As Jupiter has only granted direct access to his person to the Gentleman and the Merchant, Merry Report then summarises the other characters’ arguments for the god so that he can deliver his judgement. Having heard the contrary and differing needs of his earthly subjects, Jupiter reasons that no one member of society is more important than another, and that they all need at least some part of the weather they desire to pursue their pastimes and occupations. He therefore declares that the weather will remain exactly as it was before so that everyone is happy for at least some of the time.

==Sources==
The Play of the Weather is an early instance of the interlude or moral interlude, a theatrical development from the morality play and a precursor to the late Tudor drama in its portrayal of people from the lower classes rather than noble, biblical or classical characters. It tends to be grouped with a series of plays from Mankind onwards such as Gentleness and Nobility, Magnificence, Youth and Hick Scorner. It was published in quick succession with a number of Heywood's other interludes such as Johan Johan, The Pardoner and the Frere and The Play of Love.

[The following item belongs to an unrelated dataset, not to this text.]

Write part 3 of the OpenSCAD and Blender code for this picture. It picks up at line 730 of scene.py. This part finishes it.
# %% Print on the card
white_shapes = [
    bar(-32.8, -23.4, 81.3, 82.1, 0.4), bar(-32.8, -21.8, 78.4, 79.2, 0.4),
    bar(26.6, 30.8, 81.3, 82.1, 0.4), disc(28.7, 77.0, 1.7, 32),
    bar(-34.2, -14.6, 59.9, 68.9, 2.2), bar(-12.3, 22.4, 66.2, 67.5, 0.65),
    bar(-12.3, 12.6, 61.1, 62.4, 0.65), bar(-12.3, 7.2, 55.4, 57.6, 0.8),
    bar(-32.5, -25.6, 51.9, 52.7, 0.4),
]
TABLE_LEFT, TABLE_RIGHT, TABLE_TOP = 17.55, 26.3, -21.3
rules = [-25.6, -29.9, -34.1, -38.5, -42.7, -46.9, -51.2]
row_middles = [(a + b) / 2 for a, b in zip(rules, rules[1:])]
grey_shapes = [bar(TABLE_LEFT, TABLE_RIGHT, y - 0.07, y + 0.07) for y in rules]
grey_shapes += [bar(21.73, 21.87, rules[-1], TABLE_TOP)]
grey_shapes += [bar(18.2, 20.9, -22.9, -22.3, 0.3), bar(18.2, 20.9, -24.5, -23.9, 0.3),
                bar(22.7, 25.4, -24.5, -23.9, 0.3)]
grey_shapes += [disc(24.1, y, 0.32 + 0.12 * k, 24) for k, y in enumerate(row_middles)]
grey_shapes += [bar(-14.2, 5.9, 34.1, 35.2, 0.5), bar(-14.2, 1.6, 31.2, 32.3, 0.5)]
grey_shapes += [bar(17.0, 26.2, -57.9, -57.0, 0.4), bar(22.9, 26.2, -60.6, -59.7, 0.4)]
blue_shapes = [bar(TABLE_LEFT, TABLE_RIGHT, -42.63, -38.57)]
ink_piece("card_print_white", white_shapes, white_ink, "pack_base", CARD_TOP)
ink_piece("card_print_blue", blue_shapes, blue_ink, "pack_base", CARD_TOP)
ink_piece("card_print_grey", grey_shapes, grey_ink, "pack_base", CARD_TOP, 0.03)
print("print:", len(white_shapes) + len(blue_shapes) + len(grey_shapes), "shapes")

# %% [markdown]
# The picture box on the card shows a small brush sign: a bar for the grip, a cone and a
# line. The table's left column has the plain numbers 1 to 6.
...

In 1907, Joseph Quincy Adams, Jr., suggested that Heywood might have been influenced by Lucian’s Icaro-Menippus when representing Jupiter on earth, notably the passage: “...close to every one was placed a golden chair. Jupiter sat down in the first he came to, and lifting up the lid, listened to the prayers, which, as you may suppose, were of various kinds...One sailor asked for a north-wind, another for a south; the husbandmen prayed for rain, and the fuller for sun-shine...One petition, indeed, puzzled him a little; two men asking favors of him, directly contrary to each other, at the same time, and promising the same sacrifice; he was at a loss which to oblige.”

==Significance==
The date of the play suggests a connection with the King’s Great Matter, and Jupiter has been seen as analogous to Henry VIII. As the Great Matter was linked to the English Reformation which would ultimately create Henry as the Supreme Head of the Church of England and make him responsible for the temporal and spiritual welfare of his subjects, the play has been interpreted as a rehearsal of some of the new responsibilities Henry would undertake. While it is represented as prudent for a ruler to listen to the counsel and needs of his subjects, the play also depicts Jupiter as having the final word, and therefore looks forward to an absolutist monarchy. Greg Walker has argued that, in the face of the religious changes about to affect the country, the Catholic John Heywood is making a case for religious tolerance and moderation in the future.

Noting similarities between Heywood’s Jupiter and the tyrants of the medieval mystery plays, Candace Lines sees in the god of The Play of the Weather a far more satirical representation of kingship than other critics of the play. In an argument which might proscribe courtly performance, she writes, “Even the play’s seemingly innocent meteorological plot contains associations with the cycle drama tyrants. In the York cycle and the fragmentary Coventry cycle, Herod claims to control the weather...Jupiter’s resemblance to the York Herod is even stronger, because this Herod mingles his claim of weather-controlling prowess with an assertion of his authority over classical gods.”